In Lettonia esiste un’emergenza democratica legata al disconoscimento dei diritti etnico-linguistici, umani e sociali della minoranza russa. È quanto emerge dal rapporto sulla Lettonia di 56 pagine del Consiglio d’Europa – organo che promuove democrazia e diritti umani – reso pubblico ieri e secondo il quale «la società lettone continua a incontrare difficoltà associate alle conseguenze delle divisioni del passato, in particolare tra i principali gruppi nazionali – la maggioranza lettone e la minoranza russa – che esprimono diverse visioni geopolitiche e caratteristiche dell’identità culturale» sottolineando che l’isolamento, imposto dalla maggioranza lettone alla minoranza russa non favorisce «la creazione di dinamiche positive».

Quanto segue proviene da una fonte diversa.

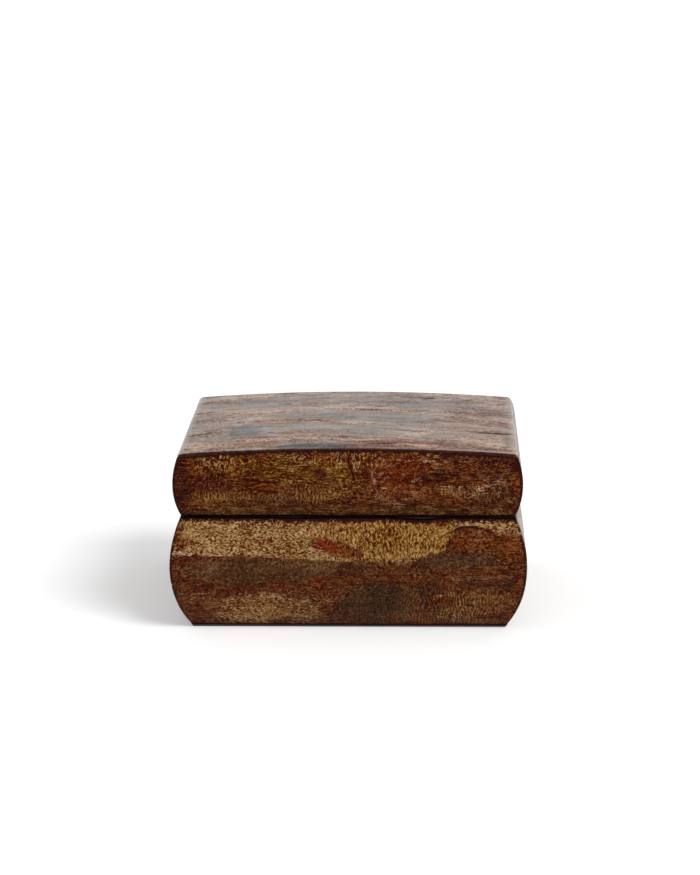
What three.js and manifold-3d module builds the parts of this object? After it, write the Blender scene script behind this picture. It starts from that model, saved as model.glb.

LA QUERELLE sull’insegnamento della lingua russa nelle scuole in un paese dove, secondo i dati forniti dal Consiglio, ben il 37% è di etnia russa (con un picco nella capitale del 57%) dura già da molti anni. Malgrado nel 2005 la Lettonia abbia firmato la Convenzione del Consiglio d’Europa per la protezione delle minoranze nazionali in cui si stabilisce che nelle aree in cui «le persone appartenenti a minoranze dovrebbero avere l’opportunità di apprendere o studiare in quella lingua», il suo governo non si è mai uniformato ai dettami e anzi con la riforma approvata lo scorso marzo si impone che dal 2020 tutte le scuole del paese dovranno passare all’insegnamento solo in lingua lettone con l’eccezione delle materie «lingua russa» e «letteratura russa» o «argomenti storici che riguardino quel paese».

MA IL CONSIGLIO D’EUROPA segnala anche l’esistenza di problemi di diritti umani e sociali legati alla minoranza russa. Ancora oggi in un paese di meno di 2 milioni di abitanti 226mila ex cittadini dell’Urss di origine russa si trovano nella poco piacevole situazione di «non cittadini» e non possono quindi esercitare alcun diritto politico o essere assunti nella pubblica amministrazione, veri e propria paria nel cuore dell’Europa del XXI secolo.

Ma anche i cittadini di origini russa, che secondo il rapporto, per il 90%, parlano lettone, subiscono discriminazioni in ambito scolastico o lavorativo simili a quelle subiti dai cattolici nell’Ulster nel passato.

Ma tutto ciò non sembra preoccupare il governo di Riga. Nelle 29 pagine di risposta al Consiglio d’Europa il gabinetto lettone chiede di «tener conto delle specificità nazionali». Per Riga «Il diritto internazionale non obbliga la Lettonia a concedere automaticamente la cittadinanza a quelle persone e ai loro discendenti che non sono mai stati cittadini della Lettonia e che sono entrati nel paese durante gli anni di occupazione» si afferma in riferimento ai «non cittadini».

NEGATE ANCHE LE ACCUSE di discriminazione linguistica: la riduzione del russo a lingua straniera appena tollerata è giustificata con «la necessità di proteggere e promuovere la crescita dell’importanza della lingua ufficiale ed è collegata al sistema democratico della Lettonia».